Unanswered requests for information
As a public entity that is part of the Dominican State, the Senate is the object of being questioned through requests for information granted by Law 200-04 on Free Access to Public Information.
However, several requests made by journalists of the Listín Diario have ended without response and without consequence on the part of the entity in charge of governing the law.
Among the requests made which have gone unanswered are the expenses made by the Senate for the legislators’ trip to a hotel where the Penal Code bill was debated; the funds granted to the legislators to be spent on Mother’s Day, as well as the delivery of cards or bonuses in December for the activities usually carried out by the members of Congress in their respective provinces.
The unanswered requests made through the Single Portal of Request for Access to Public Information (SAIP) are left desolate on the platform, with the response time granted by law with legends such as “Compiling information” and “Awaiting the corresponding Department.”
Although this is not the majority of cases, the Senate reserves the right to grant information depending on what is requested.
Limits to journalists and senators
Last July 4, a commission led by the spokesman of the Dominican Liberation Party (PLD) in the Senate demanded from the Commissions Coordination Department the minutes and audios of the bicameral commission that studied the bill of law of extinction of ownership, documents that, according to the congressman himself, they refused to hand over.

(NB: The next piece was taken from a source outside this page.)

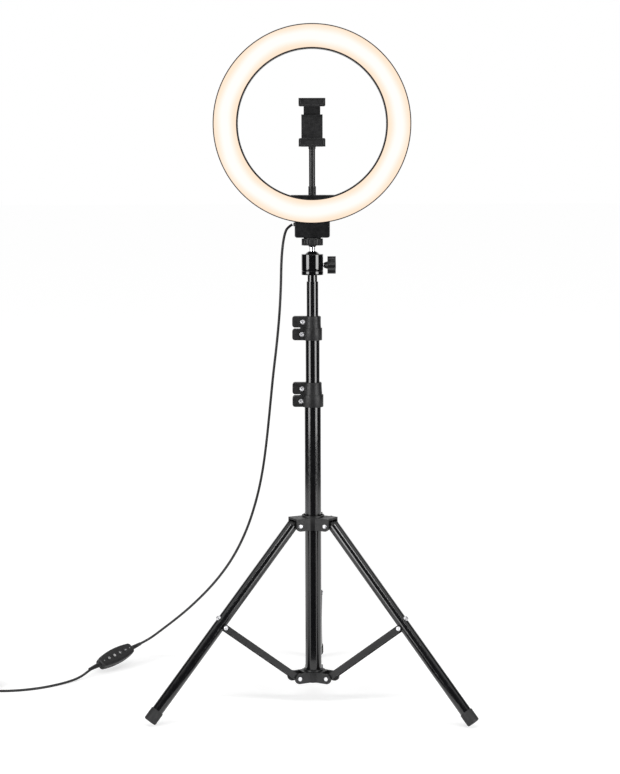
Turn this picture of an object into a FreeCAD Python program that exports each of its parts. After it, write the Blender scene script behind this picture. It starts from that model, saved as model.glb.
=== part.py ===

Yván Lorenzo, a spokesman for the PLD, accused the Senate of “kidnapping and manipulating” the minutes of the commission for the extinction of ownership, alleging that he had been requesting the documents for several days to “spread them to the public opinion.”
Next to the commission was a group of journalists who were prevented from entering the office and described as a “mob of people” by employees of the upper chamber.
Another event occurred last June 23, when the senator of the Modern Revolutionary Party (PRM), Faride Raful, prevented a colleague of her party from giving information to journalists about what was discussed in the bicameral commission of extinction of ownership by abruptly opening the door of the room, interrupting his statements and forcing him to enter the meeting and then calling an impromptu press conference.
In matters of transparency, the Senate still has pending debts and could imitate the actions of the Chamber of Deputies.
The limits imposed on journalists in the Senate have been present since the first day of the administration, with examples such as the impediment to entering the chamber and certain areas; the non-notification of visits to the president Eduardo Estrella, who also has no interaction with the press.
The obscure activities of the Senate is not healthy. What are they cooking?